If f is n times continuously differentiable at x, then the nth iterated Fréchet derivative with respect to 𝕜 equals scalar restriction of the nth iterated Fréchet derivative with respect to 𝕜'.
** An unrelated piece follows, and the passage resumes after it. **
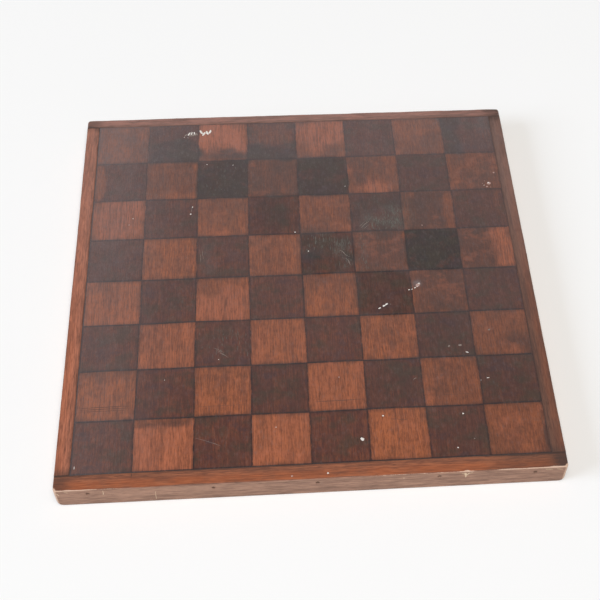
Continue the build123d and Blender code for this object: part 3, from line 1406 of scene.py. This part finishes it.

theorem ContDiffAt.restrictScalars_iteratedFDeriv {𝕜 : Type u_1} {𝕜' : Type u_2} [NontriviallyNormedField 𝕜] [NontriviallyNormedField 𝕜'] [NormedAlgebra 𝕜 𝕜'] {E : Type u_3} [NormedAddCommGroup E] [NormedSpace 𝕜 E] [NormedSpace 𝕜' E] [IsScalarTower 𝕜 𝕜' E] {F : Type u_4} [NormedAddCommGroup F] [NormedSpace 𝕜 F] [NormedSpace 𝕜' F] [IsScalarTower 𝕜 𝕜' F] {x : E} {f : E → F} {n : ℕ} (h : ContDiffAt 𝕜' (↑n) f x) : (ContinuousMultilinearMap.restrictScalars 𝕜 ∘ iteratedFDeriv 𝕜' n f) x = iteratedFDeriv 𝕜 n f x

If f is n times continuously differentiable at x, then the nth iterated Fréchet derivative with respect to 𝕜 equals scalar restriction of the nth iterated Fréchet derivative with respect to 𝕜'.